Les parlementaires agissent face à des menaces déjà bien connues de leurs collègues occidentaux. À mesure de son évolution, le Runet, amusant, éducatif et bienveillant dans un premier temps, devient de plus en plus la plaque tournante de la cybercriminalité. Les droits de propriété intellectuelle y sont bafoués, le racisme et le fascisme fleurissent, la pornographie se répand, les hold-up de magasins online et autres manœuvres prospèrent.

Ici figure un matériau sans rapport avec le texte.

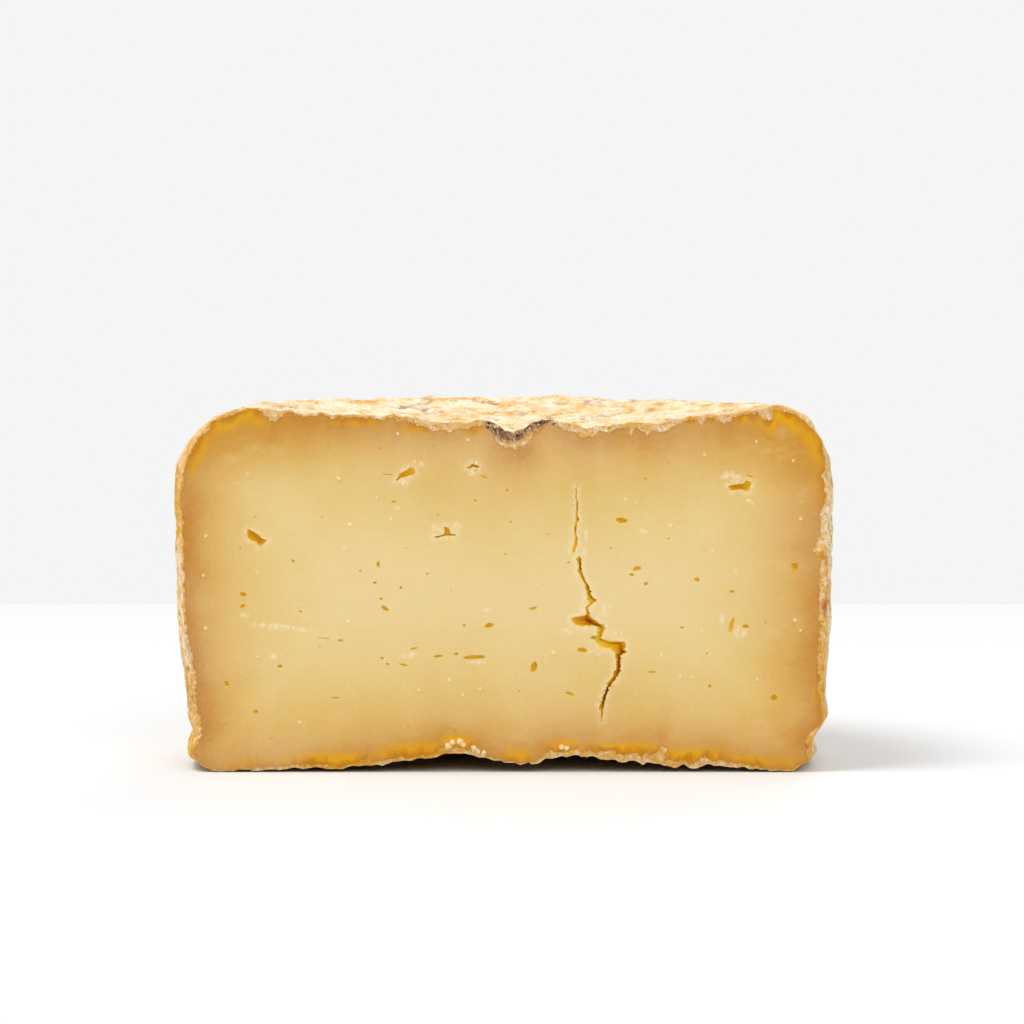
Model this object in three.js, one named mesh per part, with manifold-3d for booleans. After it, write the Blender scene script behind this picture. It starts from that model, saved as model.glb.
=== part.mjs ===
// A wheel of aged cheese with sunken faces, cut straight across in front of its middle. One solid, in
// millimetres, +Z up. The cut faces -Y, and the origin is on the table under the middle of the piece.
import * as THREE from 'three';
import { mergeVertices } from 'three/addons/utils/BufferGeometryUtils.js';
import Module from 'manifold-3d';

const wasm = await Module();
wasm.setup();

// Driving dimensions.
const wheelRadius = 92.5; // at the widest part of the side
const wheelHeight = 100.5; // from the table to the top of the rim
const cutDistance = 25; // from the wheel's axis forward to the cut
const topDish = 5.8; // how far the middle of the top has sunk below its rim
const baseDish = 4.6; // how far the middle of the base stands clear of the table
const rimInset = 14.5; // from the widest part of the side in to the top of the rim
const ringInset = 8.5; // from the widest part of the side in to the ring that it rests on
const ringWidth = 8; // of the flat ring that it rests on
const crackLength = 64; // from the top of the crack to its foot
const crackDepth = 9; // from the cut into the paste
const pocketSize = { width: 8.6, height: 2.6, depth: 6 }; // the torn pocket half way down the crack
const ledgeSize = { width: 8.4, height: 2.2, depth: 5 }; // the torn ledge just below it

// The side from the foot to the rim: how far each point lies inside the widest part, and its height.
const footSide = [
  { inset: 3.9, up: 4.6 }, // the foot bulges
  { inset: 5, up: 9.6 }, // a crease above it
  { inset: 2.8, up: 15.5 },
];
const middleSide = [
  { inset: 1.5, share: 0.2 }, // share of the way from the crease to the shoulder
  { inset: 0.5, share: 0.5 },
  { inset: 0, share: 0.8 },
];
const shoulderSide = [
  { inset: 0.4, down: 16 }, // down from the top of the rim
  { inset: 2.6, down: 9.5 },
  { inset: 4.9, down: 6 },
  { inset: 8.6, down: 2.2 },
];

// Pressing by hand and ageing leave the wheel a little out of round.
const sideWaves = [
  { lobes: 1, depth: 0.3, turn: 0.2, twist: 1.4 },
  { lobes: 2, depth: 0.6, turn: 0.5, twist: 0.9 },
  { lobes: 3, depth: 0.5, turn: 2.1, twist: -1.2 },
  { lobes: 5, depth: 0.35, turn: 1.0, twist: 2.3 },
];
const topWaves = [
  { lobes: 1, depth: 0.4, turn: 0 },
  { lobes: 2, depth: 0.5, turn: 1.2 },
  { lobes: 4, depth: 0.4, turn: 0.4 },
];

const topWaveStart = 0.8; // share of the height at which the top's waves set in
const topWaveFull = 0.9; // and at which they are whole

// The sunken faces' curves: where along the radius their handles lie, and how high the base's outer one is.
const innerHandle = 0.5;
const outerHandle = 0.8;
const outerHandleRise = 0.3; // share of the base's dish

// The crack from top to foot: sideways from its middle, share of its length, and half its width.
const crackMiddle = { across: 0.295, up: 0.465 };
const crackCourse = [
  { side: -5.9, share: 0, half: 0.12 },
  { side: -5.6, share: 0.11, half: 0.3 },
  { side: -6.2, share: 0.21, half: 0.6 },
  { side: -4.9, share: 0.3, half: 0.45 },
  { side: -3.9, share: 0.385, half: 0.6 },
  { side: -2.1, share: 0.47, half: 0.85 },
  { side: -2.3, share: 0.55, half: 0.9 },
  { side: 0.9, share: 0.63, half: 0.9 },
  { side: 6.3, share: 0.685, half: 1.25 },
  { side: 6.1, share: 0.77, half: 0.5 },
  { side: 3.1, share: 0.86, half: 0.6 },
  { side: 1.5, share: 0.95, half: 0.35 },
  { side: 1.0, share: 1, half: 0.12 },
];
const pocketMiddle = { side: -2.3, share: 0.572, turn: -0.12 };
const ledgeMiddle = { side: 2.9, share: 0.657, turn: 0.12 };

// The larger eyes in the cut: where they lie across and up it, their size, and how they lean.
const eyes = [
  { across: -0.776, up: 0.647, width: 6.2, height: 3.8, turn: 0.62 },
  { across: -0.312, up: 0.828, width: 5.6, height: 2.2, turn: -0.35 },
  { across: -0.178, up: 0.667, width: 6, height: 2.4, turn: 0.1 },
  { across: 0.747, up: 0.79, width: 7, height: 2.6, turn: 0.1 },
  { across: 0.377, up: 0.697, width: 3.6, height: 1.8, turn: 0.15 },
  { across: -0.09, up: 0.322, width: 6.6, height: 1.8, turn: 0.05 },
  { across: 0.1, up: 0.292, width: 2.4, height: 3, turn: 0 },
  { across: 0.72, up: 0.408, width: 1.8, height: 5.2, turn: 0.1 },
  { across: 0.858, up: 0.207, width: 2.1, height: 2.1, turn: 0 },
];
const eyeDepth = 0.45; // share of an eye's width

// Fineness of the curves.
const turnSteps = 72;
const dishSteps = 6;
const sideSteps = 22;
const eyeSteps = 10; // round each eye
const eyeRings = 6; // from its top to its bottom

const crackX = (course) => crackMiddle.across * faceHalfWidth() + course.side;
const crackZ = (course) => crackMiddle.up * wheelHeight + crackLength * (0.5 - course.share);

function faceHalfWidth() {
  return Math.sqrt(wheelRadius ** 2 - cutDistance ** 2);
}

// The half section of the wheel, from the middle of the base round to the middle of the top.
function sectionPoints() {
  const ringOuter = wheelRadius - ringInset;
  const ringInner = ringOuter - ringWidth;
  const rimRadius = wheelRadius - rimInset;
  const base = new THREE.CubicBezierCurve(
    new THREE.Vector2(0, baseDish),
    new THREE.Vector2(ringInner * innerHandle, baseDish),
    new THREE.Vector2(ringInner * outerHandle, baseDish * outerHandleRise),
    new THREE.Vector2(ringInner, 0),
  );
  const top = new THREE.CubicBezierCurve(
    new THREE.Vector2(rimRadius, wheelHeight),
    new THREE.Vector2(rimRadius * outerHandle, wheelHeight),
    new THREE.Vector2(rimRadius * innerHandle, wheelHeight - topDish),
    new THREE.Vector2(0, wheelHeight - topDish),
  );
  const side = new THREE.SplineCurve([
    new THREE.Vector2(ringOuter, 0),
    ...sidePoints(),
    new THREE.Vector2(rimRadius, wheelHeight),
  ]);
  return [...base.getPoints(dishSteps), ...side.getPoints(sideSteps), ...top.getPoints(dishSteps).slice(1)];
}

function sidePoints() {
  const creaseTop = footSide.at(-1).up;
  const shoulderFoot = wheelHeight - shoulderSide[0].down;
  const middleUp = (share) => THREE.MathUtils.lerp(creaseTop, shoulderFoot, share);
  return [
    ...footSide.map(({ inset, up }) => new THREE.Vector2(wheelRadius - inset, up)),
    ...middleSide.map(({ inset, share }) => new THREE.Vector2(wheelRadius - inset, middleUp(share))),
    ...shoulderSide.map(({ inset, down }) => new THREE.Vector2(wheelRadius - inset, wheelHeight - down)),
  ];
}

// Moves each point of the round wheel by the waves. The flat ring keeps its height.
function wave(geometry) {
  const places = geometry.getAttribute('position');
  for (let i = 0; i < places.count; i += 1) {
    const x = places.getX(i);
    const y = places.getY(i);
    const z = places.getZ(i);
    const radius = Math.hypot(x, y);
    const angle = Math.atan2(y, x);
    const outward = (radius / wheelRadius) ** 2;
    const growth = 1 + (outward * sideWave(angle, z)) / Math.max(radius, 1);
    const lift = radius < 1 ? 0 : topWave(angle, radius, z);
    places.setXYZ(i, x * growth, y * growth, z + lift);
  }
}

function sideWave(angle, z) {
  const height = z / wheelHeight;
  const swing = ({ lobes, depth, turn, twist }) => depth * Math.cos(lobes * angle + turn + twist * height);
  return sideWaves.reduce((sum, each) => sum + swing(each), 0);
}

// Only the top rises and falls, most of it half way out.
function topWave(angle, radius, z) {
  const outward = radius / wheelRadius;
  const onTop = THREE.MathUtils.smoothstep(z / wheelHeight, topWaveStart, topWaveFull);
  const swing = ({ lobes, depth, turn }) => depth * Math.cos(lobes * angle + turn);
  return 4 * outward * (1 - outward) * onTop * topWaves.reduce((sum, each) => sum + swing(each), 0);
}

// The crack's outline goes down its one side and back up the other.
function crackOutline() {
  const right = crackCourse.map((course) => new THREE.Vector2(crackX(course) + course.half, crackZ(course)));
  const left = crackCourse.map((course) => new THREE.Vector2(crackX(course) - course.half, crackZ(course)));
  return new THREE.Shape([...right, ...left.reverse()]);
}

function crackGeometry() {
  const overhang = 1; // in front of the cut, so that the crack opens cleanly
  const depth = crackDepth + overhang;
  const crack = new THREE.ExtrudeGeometry(crackOutline(), { depth, bevelEnabled: false });
  crack.rotateX(Math.PI / 2);
  return crack.translate(0, crackDepth - cutDistance, 0);
}

function eggGeometry({ width, height, depth, turn, x, z }) {
  const egg = new THREE.SphereGeometry(1, eyeSteps, eyeRings);
  egg.scale(width / 2, depth, height / 2).rotateY(turn);
  return egg.translate(x, -cutDistance, z);
}

function eyeGeometry({ across, up, width, height, turn }) {
  const x = across * faceHalfWidth();
  return eggGeometry({ width, height, depth: eyeDepth * width, turn, x, z: up * wheelHeight });
}

function tearGeometry(size, middle) {
  return eggGeometry({ ...size, turn: middle.turn, x: crackX(middle), z: crackZ(middle) });
}

// What the knife took away: everything in front of the cut.
function offcutGeometry() {
  const reach = 2 * wheelRadius;
  const offcut = new THREE.BoxGeometry(2 * reach, reach, 2 * reach);
  return offcut.translate(0, -cutDistance - reach / 2, wheelHeight / 2);
}

// A closed solid from a geometry, with its shared corners merged and its flat triangles dropped.
function solid(geometry) {
  geometry.deleteAttribute('normal');
  geometry.deleteAttribute('uv');
  const merged = mergeVertices(geometry);
  const corners = merged.index.array;
  const kept = [];
  for (let i = 0; i < corners.length; i += 3) {
    const [a, b, c] = corners.slice(i, i + 3);
    if (a !== b && b !== c && c !== a) kept.push(a, b, c);
  }
  const vertProperties = merged.getAttribute('position').array;
  return new wasm.Manifold(new wasm.Mesh({ numProp: 3, vertProperties, triVerts: new Uint32Array(kept) }));
}

function wheelSolid() {
  const wheel = new THREE.LatheGeometry(sectionPoints(), turnSteps);
  wheel.rotateX(Math.PI / 2);
  wave(wheel);
  return solid(wheel);
}

function cheeseGeometry() {
  const tears = [tearGeometry(pocketSize, pocketMiddle), tearGeometry(ledgeSize, ledgeMiddle)];
  const hollows = [offcutGeometry(), crackGeometry(), ...tears, ...eyes.map(eyeGeometry)];
  const cheese = hollows.reduce((rest, hollow) => rest.subtract(solid(hollow)), wheelSolid());
  const mesh = cheese.getMesh();
  const geometry = new THREE.BufferGeometry();
  geometry.setAttribute('position', new THREE.BufferAttribute(mesh.vertProperties, 3));
  geometry.setIndex(new THREE.BufferAttribute(mesh.triVerts, 1));
  geometry.computeBoundingBox();
  const middle = geometry.boundingBox.getCenter(new THREE.Vector3());
  return geometry.translate(-middle.x, -middle.y, -geometry.boundingBox.min.z);
}

const paste = new THREE.MeshStandardMaterial({ color: 0xe3c076, roughness: 0.55, metalness: 0 });
const cheese = new THREE.Mesh(cheeseGeometry(), paste);
cheese.name = 'cheese_wheel';

const part = new THREE.Group();
part.add(cheese);

export default part;
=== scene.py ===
"""A piece of an aged cheese wheel: one closed mesh with its rind, cut face, eyes and crack, and a plain studio.

The shape is worked out in millimetres round the wheel's axis and set into the frame, in metres, at the end.
X runs along the cut, Y goes back from it and Z is up.
"""
import math

import bpy
import numpy as np
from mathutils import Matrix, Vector
from mathutils.geometry import delaunay_2d_cdt
from mathutils.kdtree import KDTree


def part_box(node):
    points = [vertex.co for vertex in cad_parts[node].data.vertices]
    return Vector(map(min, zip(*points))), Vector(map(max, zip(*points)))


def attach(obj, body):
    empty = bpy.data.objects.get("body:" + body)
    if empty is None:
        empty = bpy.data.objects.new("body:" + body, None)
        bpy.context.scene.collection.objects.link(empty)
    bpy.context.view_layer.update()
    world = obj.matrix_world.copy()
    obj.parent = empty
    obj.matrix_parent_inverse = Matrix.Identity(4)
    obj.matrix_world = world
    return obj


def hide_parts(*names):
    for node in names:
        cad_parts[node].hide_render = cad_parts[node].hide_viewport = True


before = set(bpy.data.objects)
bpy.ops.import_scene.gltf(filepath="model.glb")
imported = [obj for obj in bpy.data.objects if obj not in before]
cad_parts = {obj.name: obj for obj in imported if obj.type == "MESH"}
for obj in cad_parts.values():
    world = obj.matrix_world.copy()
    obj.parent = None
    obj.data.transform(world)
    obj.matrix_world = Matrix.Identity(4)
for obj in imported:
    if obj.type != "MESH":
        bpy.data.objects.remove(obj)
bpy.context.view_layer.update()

MM = 0.001

# ---------------------------------------------------------------- sizes, in millimetres

LOW, HIGH = (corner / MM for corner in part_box("cheese_wheel"))
OUT_OF_ROUND = 0.25  # what the waves add to half the width
RIM_WAVE = 0.95  # to the height
BACK_WAVE = 0.2  # and take off the back
WHEEL_RADIUS = (HIGH.x - LOW.x) / 2 - OUT_OF_ROUND
WHEEL_HEIGHT = HIGH.z - LOW.z - RIM_WAVE
AXIS_Y = HIGH.y - WHEEL_RADIUS + BACK_WAVE
CUT = LOW.y - AXIS_Y  # the cut plane, measured from the wheel's axis
TOP_DISH = 5.8
BASE_DISH = 4.6
RIM_RADIUS = WHEEL_RADIUS - 14.5
RING_OUTER = WHEEL_RADIUS - 8.5
RING_INNER = RING_OUTER - 8

# How far each point of the side lies inside the widest part, with its height or its depth below the rim.
FOOT_SIDE = [(4.1, 3.2), (3.5, 6.2), (4.6, 10.4), (3.0, 15.5)]
MIDDLE_SIDE = [(1.5, 0.2), (0.5, 0.5), (0.0, 0.8)]  # share of the way from the foot to the shoulder
SHOULDER_SIDE = [(0.4, 16.0), (2.6, 9.5), (4.9, 6.0), (8.6, 2.2)]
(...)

Pour la Douma, il est clair que des lois sur la toile s'imposent depuis longtemps. Mais l'affaire achoppe sur un dilemme: faut-il élaborer une seule et même loi ou plusieurs actes législatifs concernant certains domaines d'application des technologies d'information suffiront-ils? Dans tous les cas on s'accorde à dire que la nouvelle législation ne devrait pas porter atteinte à la nature démocratique de la toile et, surtout, du secteur russe. Respecter les règles du jeu et censurer sont des choses différentes. "Les actions visant à prévenir et à réprimer les violations ne doivent pas limiter les usagers honnêtes ou entraver la promotion de l'Internet", estime, convaincu, Dmitri Milovantsev, l'un des dirigeants de l'Agence fédérale des télécommunications.

En d'autres termes, le Runet doit rester un miroir dans lequel la jeune démocratie russe pourrait se reconnaître.